While in high school, she worked as a maid, which ultimately helped pay for her enrollment at a performing arts school in Manhattan. Less than a year after she started her studies, Monáe relocated to Atlanta, where she knocked around the city's hub of black universities, performing wherever she could—she dubbed this her "dorm lounge tour." During the day, she clocked in at Office Depot, using the computers there to stoke her growing social-media fan base.

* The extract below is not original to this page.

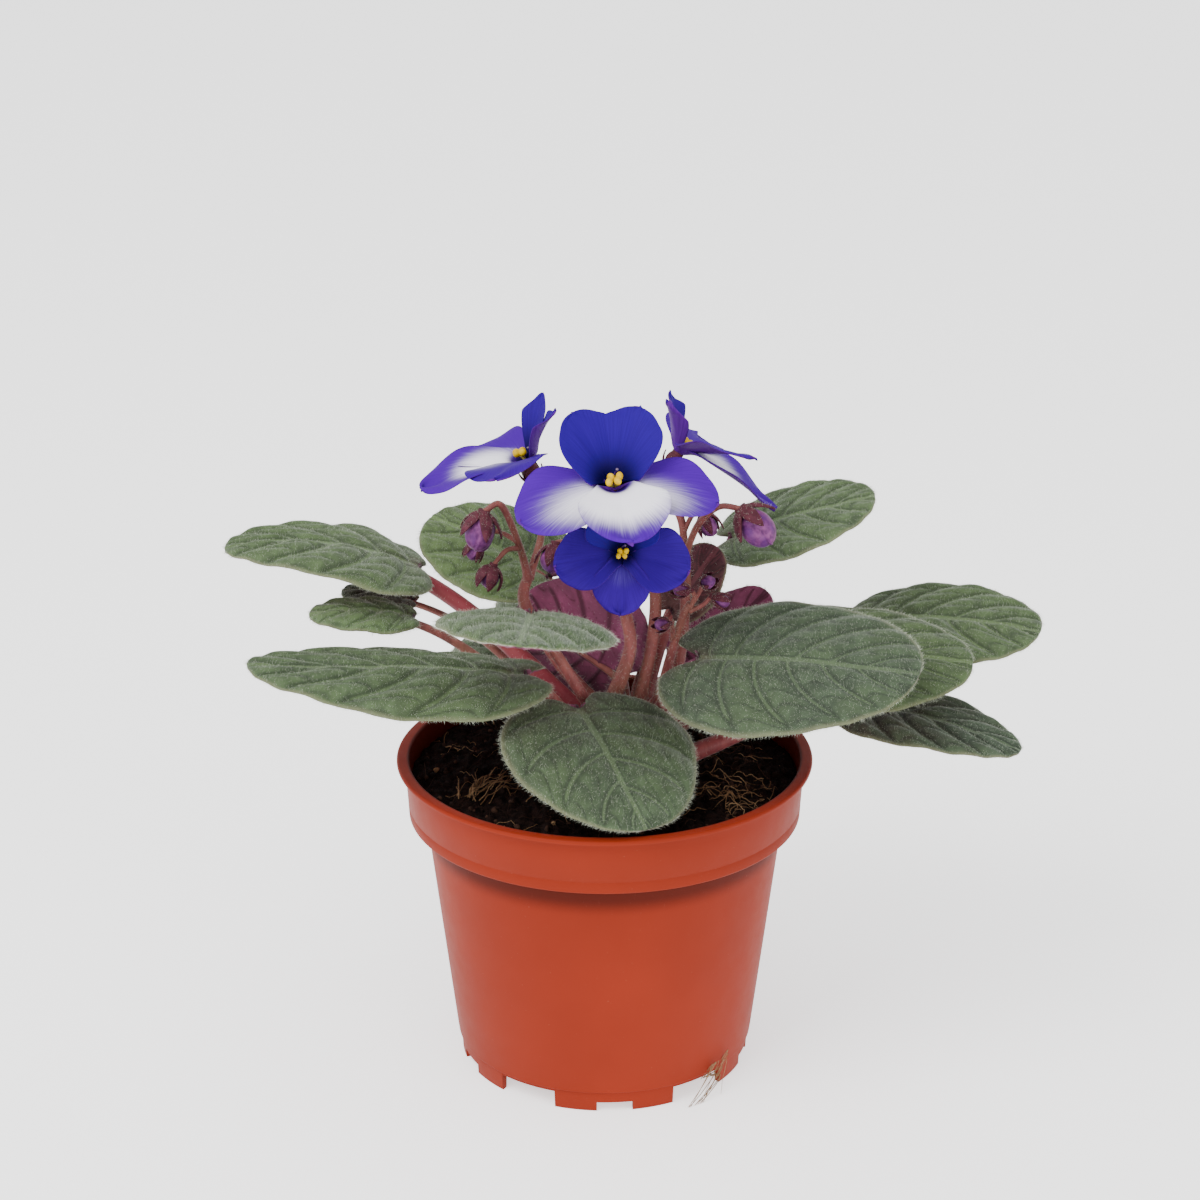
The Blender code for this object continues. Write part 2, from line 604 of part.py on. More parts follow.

Monáe got her big break at age 20, when a song she wrote about getting axed from Office Depot made its way to Big Boi of the Atlanta-based hip-hop duo Outkast. He introduced her to Sean "Diddy" Combs, who signed her to Bad Boy Records in a rare deal in which she retains creative control, and he serves mainly as her "professional slapper," she says. "He's there to talk to any suits that dare to mess up the jam and the music."

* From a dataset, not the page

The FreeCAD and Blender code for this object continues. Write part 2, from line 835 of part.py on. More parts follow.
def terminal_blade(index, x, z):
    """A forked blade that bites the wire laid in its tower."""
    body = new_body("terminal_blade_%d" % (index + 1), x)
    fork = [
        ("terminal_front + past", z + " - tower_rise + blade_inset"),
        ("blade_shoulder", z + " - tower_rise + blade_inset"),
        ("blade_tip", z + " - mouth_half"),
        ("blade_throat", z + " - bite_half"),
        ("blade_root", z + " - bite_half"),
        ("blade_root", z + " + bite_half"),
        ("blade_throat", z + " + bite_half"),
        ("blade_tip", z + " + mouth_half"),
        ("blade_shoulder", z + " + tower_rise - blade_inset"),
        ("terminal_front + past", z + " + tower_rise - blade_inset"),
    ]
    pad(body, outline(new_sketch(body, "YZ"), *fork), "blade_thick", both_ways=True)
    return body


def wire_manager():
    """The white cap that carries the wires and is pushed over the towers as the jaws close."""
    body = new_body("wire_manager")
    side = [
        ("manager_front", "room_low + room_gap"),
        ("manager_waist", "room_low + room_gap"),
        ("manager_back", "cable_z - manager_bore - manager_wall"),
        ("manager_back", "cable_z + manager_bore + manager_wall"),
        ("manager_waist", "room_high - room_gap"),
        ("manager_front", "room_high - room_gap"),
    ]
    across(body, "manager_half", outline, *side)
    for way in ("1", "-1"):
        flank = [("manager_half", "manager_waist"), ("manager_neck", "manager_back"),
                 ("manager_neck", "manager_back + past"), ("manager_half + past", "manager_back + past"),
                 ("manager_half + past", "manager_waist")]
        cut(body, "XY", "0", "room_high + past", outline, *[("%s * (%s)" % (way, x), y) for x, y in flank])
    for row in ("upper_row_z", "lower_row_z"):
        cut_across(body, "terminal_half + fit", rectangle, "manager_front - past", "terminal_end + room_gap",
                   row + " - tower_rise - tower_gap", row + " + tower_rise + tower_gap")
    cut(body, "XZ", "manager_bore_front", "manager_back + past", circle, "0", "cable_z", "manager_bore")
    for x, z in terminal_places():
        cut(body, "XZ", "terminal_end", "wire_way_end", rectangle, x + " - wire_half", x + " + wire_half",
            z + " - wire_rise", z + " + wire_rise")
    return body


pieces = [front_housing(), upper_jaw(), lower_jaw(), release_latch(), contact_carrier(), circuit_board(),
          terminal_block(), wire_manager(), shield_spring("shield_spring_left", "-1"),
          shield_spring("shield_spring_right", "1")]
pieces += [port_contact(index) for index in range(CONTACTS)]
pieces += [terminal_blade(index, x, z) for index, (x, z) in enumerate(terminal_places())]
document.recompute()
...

Her signature style is a protest of sorts against the sexualization of female musicians. "There were no women who performed fully clothed—still to this day there aren't. To me, that was a problem, to say, 'If you want to be in the music industry, you need to be able to sell sex … I want to be in control of my body. I don't ever want a man or woman to tell me to dress that way. I think it's up to me." The neo-Sinatra threads are also a tip-of-the-hat to the late Steve Jobs, one of her inspirations, who wore the same thing every day. "If I have to think about my outfit longer than, like, two minutes, I've wasted time," Monáe says. "Who wants to think about 'What am I going to wear at this performance?' I need to be focusing on creating, changing the world."
Plus, she's found consistency to be a pretty good business strategy. "I think that what this look does is like what any company does—it brings awareness. This is Janelle Monáe's uniform," she explains. "'Well, why does she wear that uniform?' 'Because of her parents.' 'What was her lifestyle like when she wasn't famous?' There's my story. Hopefully somebody's inspired by it."